Selection for M-Core
Applications to M-CORE will be evaluated by NYCIDA staff on several key aspects, including: (1) the scope and budget of the transformative improvements to the office property, (2) the sponsorship’s tenant attraction plan, (3) project readiness, and (4) compliance with applicable local laws and regulations, including Local Law 97 (emission reduction targets). The application process will be competitive, and NYCIDA will consider applications representing a combined total of 10 million square feet of eligible office space.
In addition to the criteria noted above, selections will be made based on the strength and feasibility of the applicant’s proposal. Strong proposals must demonstrate ownership’s near-term plans for significant renovations that will introduce new (1) layouts, (2) building systems, (3) infrastructure, (4) energy efficiency improvements, (5) common areas, (6) health and wellness measures, and (7) programming and amenities that are sought after by existing and prospective tenants.
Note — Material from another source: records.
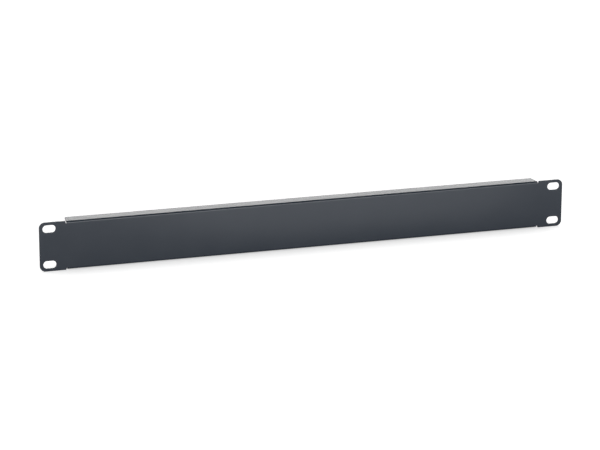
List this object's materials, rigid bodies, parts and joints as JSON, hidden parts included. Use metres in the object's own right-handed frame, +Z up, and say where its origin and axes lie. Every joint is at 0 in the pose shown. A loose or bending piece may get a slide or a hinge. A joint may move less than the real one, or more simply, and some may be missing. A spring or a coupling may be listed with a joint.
{
  "type": "rack blanking panel",
  "caption": "Folded steel blanking panel for a 19 inch rack, one unit high, with slotted ears and flanges folded back along its top and bottom edges.",
  "frame": {"origin": "centre of the four screw slots, on the plane of the ears' rear faces, where the panel seats on the rack rails", "axes": "+X along the panel's length, to the right as seen from the front; +Y into the rack, away from the visible face; +Z up"},
  "size_m": [0.4826, 0.0138, 0.0436],
  "materials": {
    "powder_coat": "satin graphite powder coat, very fine texture"
  },
  "bodies": {
    "root": {"blanking_panel": "powder_coat"}
  },
  "joints": []
}
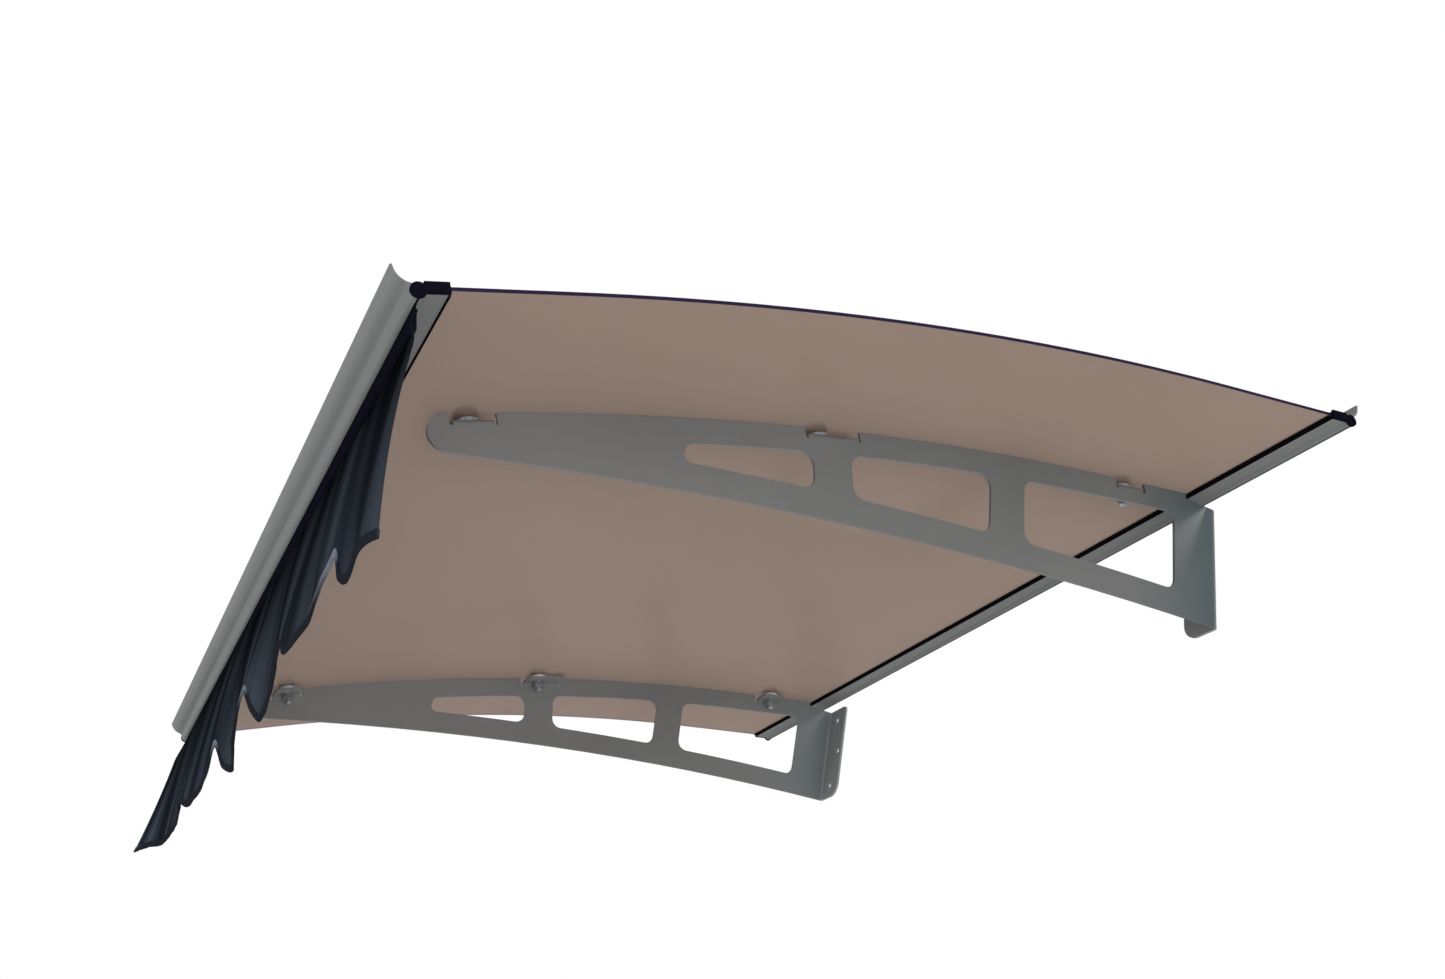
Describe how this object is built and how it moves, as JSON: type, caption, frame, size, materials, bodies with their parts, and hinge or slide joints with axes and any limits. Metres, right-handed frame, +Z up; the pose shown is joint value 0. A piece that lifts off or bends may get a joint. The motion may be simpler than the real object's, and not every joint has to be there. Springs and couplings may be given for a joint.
{
  "type": "polycarbonate door canopy",
  "caption": "Door canopy with an arched tinted polycarbonate panel between two metal edge profiles, carried by folded sheet brackets, with a lobed cloth valance at the front.",
  "frame": {"origin": "middle of the flat back of the wall profile's lip, where the canopy meets the wall", "axes": "+X along the wall, +Y into the wall, so the canopy reaches out to -Y, +Z up"},
  "size_m": [1.2056, 0.897, 0.4825],
  "materials": {
    "bronze_polycarbonate": "translucent bronze tint",
    "aluminium": "matt mill finish",
    "grey_paint": "satin grey powder coat",
    "black_rubber": "matt",
    "black_plastic": "moulded",
    "zinc_plate": "zinc plated",
    "light_grey_plastic": "moulded",
    "navy_cloth": "dark coated cloth"
  },
  "bodies": {
    "root": {"canopy_panel": "bronze_polycarbonate", "wall_profile": "aluminium", "wall_seal": "black_rubber", "wall_end_cap_left": "black_plastic", "wall_end_cap_right": "black_plastic", "front_profile": "aluminium", "front_seal": "black_rubber", "front_end_cap_left": "black_plastic", "front_end_cap_right": "black_plastic", "bracket_left": "grey_paint", "bracket_right": "grey_paint", "bolt_left_rear": "zinc_plate", "sealing_pad_left_rear": "black_rubber", "spacer_left_rear": "light_grey_plastic", "washer_left_rear": "zinc_plate", "nut_left_rear": "zinc_plate", "bolt_left_middle": "zinc_plate", "sealing_pad_left_middle": "black_rubber", "spacer_left_middle": "light_grey_plastic", "washer_left_middle": "zinc_plate", "nut_left_middle": "zinc_plate", "bolt_left_front": "zinc_plate", "sealing_pad_left_front": "black_rubber", "spacer_left_front": "light_grey_plastic", "washer_left_front": "zinc_plate", "nut_left_front": "zinc_plate", "bolt_right_rear": "zinc_plate", "sealing_pad_right_rear": "black_rubber", "spacer_right_rear": "light_grey_plastic", "washer_right_rear": "zinc_plate", "nut_right_rear": "zinc_plate", "bolt_right_middle": "zinc_plate", "sealing_pad_right_middle": "black_rubber", "spacer_right_middle": "light_grey_plastic", "washer_right_middle": "zinc_plate", "nut_right_middle": "zinc_plate", "bolt_right_front": "zinc_plate", "sealing_pad_right_front": "black_rubber", "spacer_right_front": "light_grey_plastic", "washer_right_front": "zinc_plate", "nut_right_front": "zinc_plate", "valance_keder": "black_rubber", "valance_cloth": "navy_cloth"}
  },
  "joints": []
}
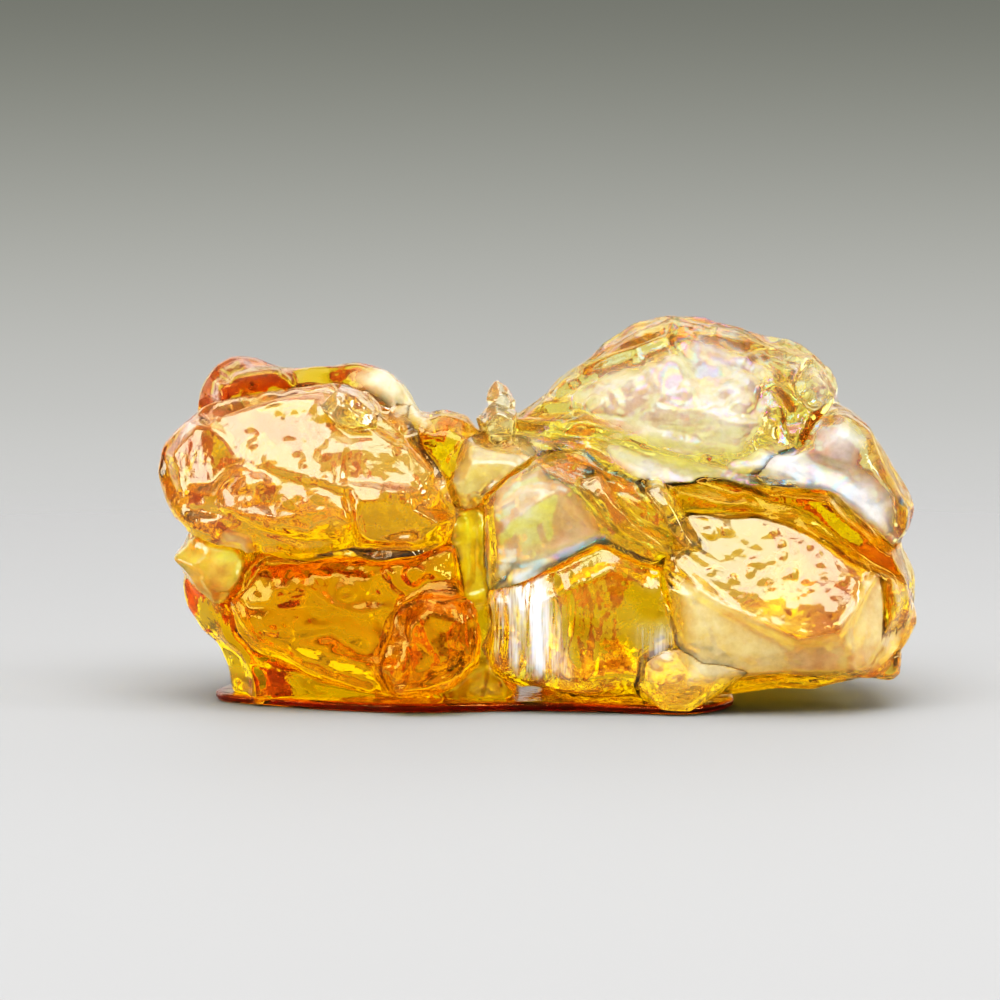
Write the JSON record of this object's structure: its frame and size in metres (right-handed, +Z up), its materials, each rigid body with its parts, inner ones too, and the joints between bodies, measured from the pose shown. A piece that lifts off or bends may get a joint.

Applications should also provide strategies on ground floor uses that will draw foot traffic and activate (i.e., stimulate) the surrounding commercial area.
How to Apply
Preapplications for M-CORE will be available starting on 8 June 2023. Our Real Estate lawyers are available to assist with drafting such applications and with any other questions you may have regarding M-CORE.
1 Press Release, N.Y. City Econ. Dev. Corp., NYCEDC Announces Launch of NYCIDA Manhattan Commercial Revitalization Program (May 11, 2023).
2 JLL New York Office Insight - Q1 2023 (April 11, 2023) cites a New York office vacancy rate of 16.1% for the first quarter of 2023.
3 N.Y. City Econ. Dev. Corp., supra note 1.
4 Id.
5 Id.
6 J.D. Morris, These are the incentive Mayor Breed wants to give companies to move to S.F., SAN FRANCISCO CHRONICLE (Feb. 9, 2023).
7 See Definitions of Property Assessment Terms, N.Y. CITY DEPT. OF FINANCE (last visited June 9, 2023).